The ASCII output formats of numerical data are controlled by parameters in your .gmtdefaults4 file. Longitude and latitude are formatted according to OUTPUT_DEGREE_FORMAT, whereas other values are formatted according to D_FORMAT. Be aware that the format in effect can lead to loss of precision in the output, which can lead to various problems downstream. If you find the output is not written with enough precision, consider switching to binary output (-bo if available) or specify more decimals using the D_FORMAT setting.

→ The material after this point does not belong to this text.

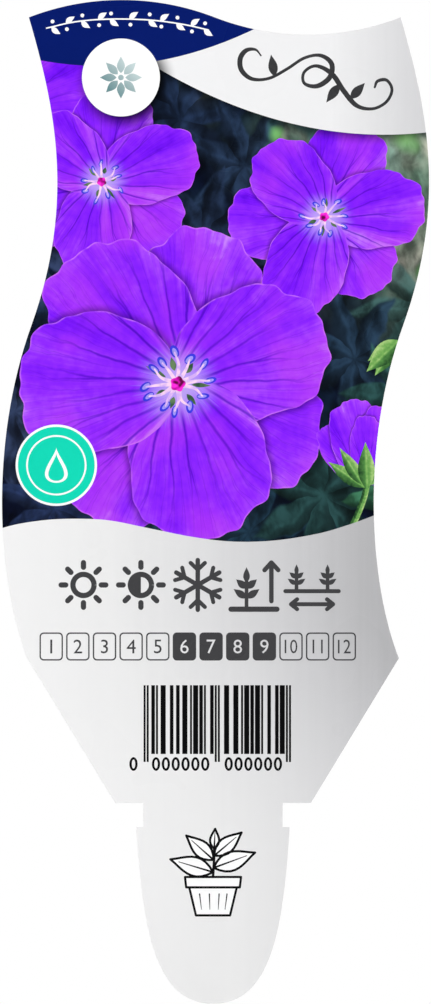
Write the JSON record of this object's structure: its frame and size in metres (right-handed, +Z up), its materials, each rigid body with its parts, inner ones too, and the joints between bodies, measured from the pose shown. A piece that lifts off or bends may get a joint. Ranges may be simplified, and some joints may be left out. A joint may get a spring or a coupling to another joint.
{
  "type": "plant label",
  "caption": "Upright flat plastic plant label with swaying sides and a waved top, printed on its face, with a notched neck and a barbed tongue that locks in a pot's rim.",
  "frame": {"origin": "middle of the neck, level with the undersides of the two shoulders and halfway through the sheet", "axes": "+Z up along the label's length, from the tongue to the waved top edge; -Y out of the printed face; +Y out of the plain back; +X to the right of someone who looks at the print"},
  "size_m": [0.0729, 0.0006, 0.1712],
  "materials": {
    "label_plastic": "stiff white plastic sheet, satin varnish over a full-colour print"
  },
  "bodies": {
    "root": {"label_sheet": "label_plastic"}
  },
  "joints": []
}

Regardless of the precision of the input data, GMT programs that create grid files will internally hold the grids in 4-byte floating point arrays. This is done to conserve memory and furthermore most if not all real data can be stored using 4-byte floating point values. Data with higher precision (i.e., double precision values) will lose that precision once GMT operates on the grid or writes out new grids. To limit loss of precision when processing data you should always consider normalizing the data prior to processing.
To interpolate the points in the file testdata.txt on a global 1x1 degree grid with no tension, use
sphinterpolate testdata.txt -Rg -I1 -Gsolution.grd
GMT(1), greenspline(1) sphdistance(1) sphtriangulate(1) triangulate(1)
Renka, R, J., 1997, Algorithm 772: STRIPACK: Delaunay Triangulation and Voronoi Diagram on the Surface of a Sphere, AMC Trans. Math. Software, 23 (3), 416-434.
Renka, R, J,, 1997, Algorithm 773: SSRFPACK: Interpolation of scattered data on the Surface of a Sphere with a surface under tension, AMC Trans. Math. Software, 23 (3), 435-442.